# Required task
The data below holds the lines to copy: everything from the line containing "for name, shape" to the line containing "return [np.array(corner) /", both ends included, set down exactly.

# Data shown
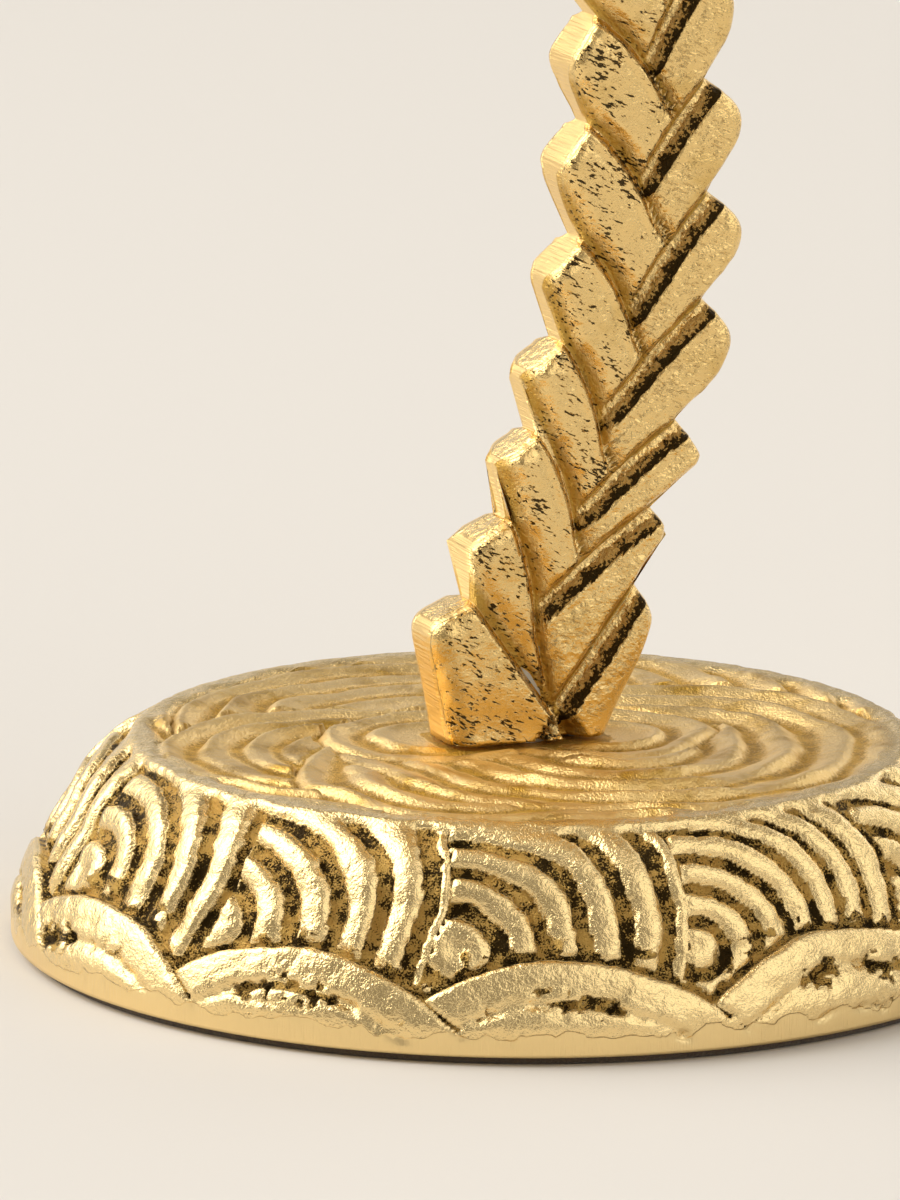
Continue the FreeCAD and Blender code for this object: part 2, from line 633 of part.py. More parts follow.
def crown_hub():
    """Disc on the trunk's top with a radial slot for each frond's tang and a ring groove for its hook."""
    hub = Part.makeCylinder(HUB_DIAMETER / 2, HUB_HEIGHT, UP * TRUNK_TOP_Z, UP)
    lower_rim = [e for e in hub.Edges if e.BoundBox.ZMax < TRUNK_TOP_Z + HUB_HEIGHT / 2]
    hub = hub.makeChamfer(HUB_CHAMFER, lower_rim)
    slot_floor = HUB_TOP_Z - TANG_HEIGHT - SLOT_CLEARANCE
    slots = []
    for angle in frond_angles():
        slot = Part.makeBox(
            HUB_DIAMETER, TANG_WIDTH + 2 * SLOT_CLEARANCE, TANG_HEIGHT + SLOT_CLEARANCE + CUT_OVERRUN,
            Vector(HOOK_DISTANCE - SLOT_CLEARANCE, -TANG_WIDTH / 2 - SLOT_CLEARANCE, slot_floor))
        slot.rotate(ORIGIN, UP, angle)
        slots.append(slot)
    groove = tube(
        HOOK_DISTANCE + HOOK_LENGTH + SLOT_CLEARANCE, HOOK_DISTANCE - SLOT_CLEARANCE,
        TANG_HEIGHT + HOOK_DEPTH + 2 * SLOT_CLEARANCE + CUT_OVERRUN, UP * (slot_floor - HOOK_DEPTH - SLOT_CLEARANCE))
    screw_hole = Part.makeCylinder(
        CUP_SCREW_DIAMETER / 2 + SCREW_HOLE_CLEARANCE, HUB_HEIGHT + 2 * CUT_OVERRUN,
        UP * (TRUNK_TOP_Z - CUT_OVERRUN), UP)
    pin_hole = blind_hole(
        CROWN_PIN_DIAMETER / 2 + PIN_CLEARANCE, CROWN_PIN_IN_HUB + PIN_CLEARANCE, CROWN_PIN_OFFSET, TRUNK_TOP_Z, 1)
    return hub.cut(slots + [groove, screw_hole, pin_hole])


def crown_pin():
    start = Vector(CROWN_PIN_OFFSET, 0, TRUNK_TOP_Z - CROWN_PIN_IN_TRUNK)
    return Part.makeCylinder(CROWN_PIN_DIAMETER / 2, CROWN_PIN_IN_TRUNK + CROWN_PIN_IN_HUB, start, UP)


def crown_cap():
    return tube(
        HUB_DIAMETER / 2, CUP_SCREW_DIAMETER / 2 + SCREW_HOLE_CLEARANCE, CAP_THICKNESS, UP * HUB_TOP_Z)


def frond(reach, crest, drop):
    """One frond along +X: an arched blade cut into leaflets, a midrib, and a hooked tang for the hub."""
    root = HUB_DIAMETER / 2
    tang_top = HUB_TOP_Z
    tang_mid = tang_top - TANG_HEIGHT / 2
    span = reach - root
    start = Vector(root, 0, tang_mid)
    middle = Vector(root + span * CREST_SHARE, 0, tang_mid + crest)
    end = Vector(reach, 0, tang_mid - drop)
    centre = Part.Arc(start, middle, end).toShape().Curve.Center

    def band(height, width):
        """Arched strip along the frond, of this height and width."""
        def moved(point, offset):
            return point + (point - centre).normalize() * offset
        outer = [moved(p, height / 2) for p in (start, middle, end)]
        inner = [moved(p, -height / 2) for p in (end, middle, start)]
        wire = Part.Wire([
            Part.Arc(*outer).toShape(),
            Part.LineSegment(outer[2], inner[0]).toShape(),
            Part.Arc(*inner).toShape(),
            Part.LineSegment(inner[2], outer[0]).toShape(),
        ])
        strip = Part.Face(wire).extrude(BACK * width)
        strip.translate(BACK * (-width / 2))
        return strip

    # Seen from above, each leaflet's edge sweeps out to its tip and steps back in at a notch.
    first = root + FROND_STALK
    step = (reach - first) / (LEAFLET_COUNT + LEAFLET_SWEEP_SHARE)
    edge = [(first, MIDRIB_WIDTH / 2)]
    for i in range(LEAFLET_COUNT):
        tip = first + step * (i + LEAFLET_SWEEP_SHARE)
        notch = first + step * (i + 1)
        half = FROND_WIDTH / 2 * value_at(FROND_WIDTH_SHARES, (tip - root) / span)
        edge.append((tip, half))
        edge.append((notch, half * LEAFLET_NOTCH_SHARE))
    low = UP * (tang_mid - drop - reach)
    right_side = [low + RIGHT * x - BACK * y for x, y in edge]
    left_side = [low + RIGHT * x + BACK * y for x, y in reversed(edge)]
    plan = face_of(right_side + [low + RIGHT * (reach + MIDRIB_WIDTH)] + left_side)
    blade = band(FROND_THICKNESS, FROND_WIDTH).common(plan.extrude(UP * reach * 3))
    midrib = band(MIDRIB_HEIGHT, MIDRIB_WIDTH)
    # The midrib starts outside the cap, which lies on the tang.
    cap_room = Part.makeCylinder(root + SLOT_CLEARANCE, crest + MIDRIB_HEIGHT, UP * tang_top, UP)
    midrib = midrib.cut(cap_room)

    tang = Part.makeBox(
        root + MIDRIB_WIDTH / 2 - HOOK_DISTANCE, TANG_WIDTH, TANG_HEIGHT,
        Vector(HOOK_DISTANCE, -TANG_WIDTH / 2, tang_top - TANG_HEIGHT))
    hook = Part.makeBox(
        HOOK_LENGTH, TANG_WIDTH, HOOK_DEPTH + TANG_HEIGHT / 2,
        Vector(HOOK_DISTANCE, -TANG_WIDTH / 2, tang_top - TANG_HEIGHT - HOOK_DEPTH))
    return blade.multiFuse([midrib, tang, hook]).removeSplitter()


def candle_cup():
    """Turned cup on a waisted foot, clamped to the crown by the screw through its floor."""
    foot = CUP_FOOT_DIAMETER / 2
    waist = CUP_WAIST_DIAMETER / 2
    belly_z = CUP_Z + CUP_FLOOR + CUP_WAIST_HEIGHT
    outline = [
        Vector(0, 0, CUP_Z),
        Vector(foot, 0, CUP_Z),
        Vector(foot, 0, CUP_Z + CUP_BEAD),
        Vector(waist, 0, CUP_Z + CUP_WAIST_HEIGHT),
        Vector(CUP_RADIUS, 0, belly_z),
        Vector(CUP_RADIUS, 0, CUP_TOP_Z - 2 * CUP_BEAD),
        Vector(CUP_RADIUS + CUP_BEAD, 0, CUP_TOP_Z - CUP_BEAD),
        Vector(CUP_RADIUS + CUP_BEAD, 0, CUP_TOP_Z),
        Vector(0, 0, CUP_TOP_Z),
    ]
    cup = face_of(outline).revolve(ORIGIN, UP, 360)
    well_floor = ring_floor_z() - LIFT_OUT_CLEARANCE
    well = Part.makeCylinder(CUP_BORE_RADIUS, CUP_TOP_Z - well_floor + CUT_OVERRUN, UP * well_floor, UP)
    head_room = Part.makeCylinder(
        CUP_WASHER_DIAMETER / 2 + SCREW_HOLE_CLEARANCE, CUP_HEIGHT, UP * (CUP_Z + CUP_FLOOR), UP)
    hole = Part.makeCylinder(
        CUP_SCREW_DIAMETER / 2 + SCREW_HOLE_CLEARANCE, CUP_FLOOR + 2 * CUT_OVERRUN, UP * (CUP_Z - CUT_OVERRUN), UP)
    return cup.cut([well, head_room, hole])


def ring_floor_z():
    """Underside of the candle ring's floor, just clear of the crown screw's head."""
    return CUP_Z + CUP_FLOOR + CUP_WASHER_THICKNESS + CUP_HEAD_HEIGHT + RING_SEAT_OVER_SCREW


def cup_washer():
    return tube(
        CUP_WASHER_DIAMETER / 2, CUP_SCREW_DIAMETER / 2 + SCREW_HOLE_CLEARANCE, CUP_WASHER_THICKNESS,
        UP * (CUP_Z + CUP_FLOOR))


def cup_screw():
    seat = CUP_Z + CUP_FLOOR + CUP_WASHER_THICKNESS
    length = seat - TRUNK_TOP_Z + CUP_SCREW_GRIP_IN_TRUNK
    return socket_screw(
        CUP_SCREW_DIAMETER, length, CUP_HEAD_DIAMETER, CUP_HEAD_HEIGHT,
        CUP_SOCKET_ACROSS_FLATS, CUP_SOCKET_DEPTH, UP * seat, -1)


def candle_ring():
    """Lift-out ring: a thin socket for the candle under a dished drip rim that rests on the cup."""
    bore = CANDLE_BORE / 2
    rim = RING_DRIP_DIAMETER / 2
    seat = CUP_TOP_Z
    floor = ring_floor_z()
    tray = seat + RING_DRIP_THICKNESS
    flat = CUP_RADIUS + CUP_BEAD
    outline = [
        Vector(0, 0, floor),
        Vector(RING_RADIUS, 0, floor),
        Vector(RING_RADIUS, 0, seat),
        Vector(flat, 0, seat),
        Vector(rim, 0, seat + RING_DRIP_RISE),
        Vector(rim, 0, tray + RING_DRIP_RISE),
        Vector(flat, 0, tray),
        Vector(bore, 0, tray),
        Vector(bore, 0, floor + RING_FLOOR),
        Vector(0, 0, floor + RING_FLOOR),
    ]
    return face_of(outline).revolve(ORIGIN, UP, 360)


def main():
    os.makedirs("parts", exist_ok=True)
    nodes = {
        "base": base(),
        "felt_pad": felt_pad(),
        "foot_screw": foot_screw(),
        "foot_washer": foot_washer(),
        "foot_lock_washer": foot_lock_washer(),
        "foot_pin": foot_pin(),
        "trunk": trunk(),
        "crown_hub": crown_hub(),
        "crown_pin": crown_pin(),
        "crown_cap": crown_cap(),
        "candle_cup": candle_cup(),
        "cup_washer": cup_washer(),
        "cup_screw": cup_screw(),
        "candle_ring": candle_ring(),
    }
    kinds = (
        frond(LONG_REACH, LONG_CREST, LONG_DROP),
        frond(SHORT_REACH, SHORT_CREST, SHORT_DROP),
    )
    for i, angle in enumerate(frond_angles()):
        turned = kinds[i % 2].copy()
        turned.rotate(ORIGIN, UP, angle)
        nodes[f"frond_{i + 1}"] = turned
    for name, shape in nodes.items():
        print(f"{name}: {len(shape.Solids)} solid, {shape.Volume:.1f} mm3, valid {shape.isValid()}")
        shape.exportStep(f"parts/{name}.step")


main()
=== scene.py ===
import math

import bpy
import numpy as np
from mathutils import Matrix, Vector


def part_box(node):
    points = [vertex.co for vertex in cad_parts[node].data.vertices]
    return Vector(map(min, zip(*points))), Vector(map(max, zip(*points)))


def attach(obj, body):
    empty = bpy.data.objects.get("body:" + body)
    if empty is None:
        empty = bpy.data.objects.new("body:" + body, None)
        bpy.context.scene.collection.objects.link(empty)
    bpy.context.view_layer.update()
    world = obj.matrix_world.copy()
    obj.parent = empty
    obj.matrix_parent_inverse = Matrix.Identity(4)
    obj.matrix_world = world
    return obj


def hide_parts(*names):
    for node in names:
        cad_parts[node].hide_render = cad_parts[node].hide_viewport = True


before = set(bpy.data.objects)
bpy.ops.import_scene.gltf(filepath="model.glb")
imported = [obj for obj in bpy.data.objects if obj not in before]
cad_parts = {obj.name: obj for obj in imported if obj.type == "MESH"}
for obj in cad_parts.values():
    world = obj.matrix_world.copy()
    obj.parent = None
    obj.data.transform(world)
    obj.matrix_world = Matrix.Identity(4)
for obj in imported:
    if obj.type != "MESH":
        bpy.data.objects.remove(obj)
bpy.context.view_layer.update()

# Looks of a gold cast candle stand: a round base carved with waves, a swaying trunk of chevron scales,
# a crown of fronds and a lift-out candle ring. Lengths here are millimetres until a mesh is made.
MM = 0.001
FULL_TURN = 2 * math.pi


def corners(node):
    """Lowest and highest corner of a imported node, in millimetres."""
    return [np.array(corner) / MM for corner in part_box(node)]


BASE_LOW, BASE_HIGH = corners("base")
CUP_LOW, CUP_HIGH = corners("candle_cup")
RING_LOW, RING_HIGH = corners("candle_ring")
TRUNK_HIGH, HUB_HIGH, FELT_HIGH = [corners(node)[1] for node in ("trunk", "crown_hub", "felt_pad")]

# Base: its profile and the carving on it
BASE_RADIUS, BASE_FLOOR, BASE_TOP = BASE_HIGH[0], BASE_LOW[2], BASE_HIGH[2]
RIM_BAND_HEIGHT = 3.0
GROUND_SOFTNESS = 0.1
SHOULDER_RADIUS, SHOULDER_HEIGHT = 49.2, 14.3
TOP_RADIUS = 41.5
FLANK_BULGE, SHOULDER_BULGE = 0.5, 1.2
BASE_WALL = 4.5
BASE_TOP_THICKNESS = 5.0
BOSS_RADIUS, BOSS_DEPTH = 15.0, 8.0

UPPER_WAVE_DEPTH = 0.95
UPPER_WAVE_STRETCH = 1.1
UPPER_WAVE_SET_BACK = 0.45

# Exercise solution
    for name, shape in nodes.items():
        print(f"{name}: {len(shape.Solids)} solid, {shape.Volume:.1f} mm3, valid {shape.isValid()}")
        shape.exportStep(f"parts/{name}.step")


main()
=== scene.py ===
import math

import bpy
import numpy as np
from mathutils import Matrix, Vector


def part_box(node):
    points = [vertex.co for vertex in cad_parts[node].data.vertices]
    return Vector(map(min, zip(*points))), Vector(map(max, zip(*points)))


def attach(obj, body):
    empty = bpy.data.objects.get("body:" + body)
    if empty is None:
        empty = bpy.data.objects.new("body:" + body, None)
        bpy.context.scene.collection.objects.link(empty)
    bpy.context.view_layer.update()
    world = obj.matrix_world.copy()
    obj.parent = empty
    obj.matrix_parent_inverse = Matrix.Identity(4)
    obj.matrix_world = world
    return obj


def hide_parts(*names):
    for node in names:
        cad_parts[node].hide_render = cad_parts[node].hide_viewport = True


before = set(bpy.data.objects)
bpy.ops.import_scene.gltf(filepath="model.glb")
imported = [obj for obj in bpy.data.objects if obj not in before]
cad_parts = {obj.name: obj for obj in imported if obj.type == "MESH"}
for obj in cad_parts.values():
    world = obj.matrix_world.copy()
    obj.parent = None
    obj.data.transform(world)
    obj.matrix_world = Matrix.Identity(4)
for obj in imported:
    if obj.type != "MESH":
        bpy.data.objects.remove(obj)
bpy.context.view_layer.update()

# Looks of a gold cast candle stand: a round base carved with waves, a swaying trunk of chevron scales,
# a crown of fronds and a lift-out candle ring. Lengths here are millimetres until a mesh is made.
MM = 0.001
FULL_TURN = 2 * math.pi


def corners(node):
    """Lowest and highest corner of a imported node, in millimetres."""
    return [np.array(corner) / MM for corner in part_box(node)]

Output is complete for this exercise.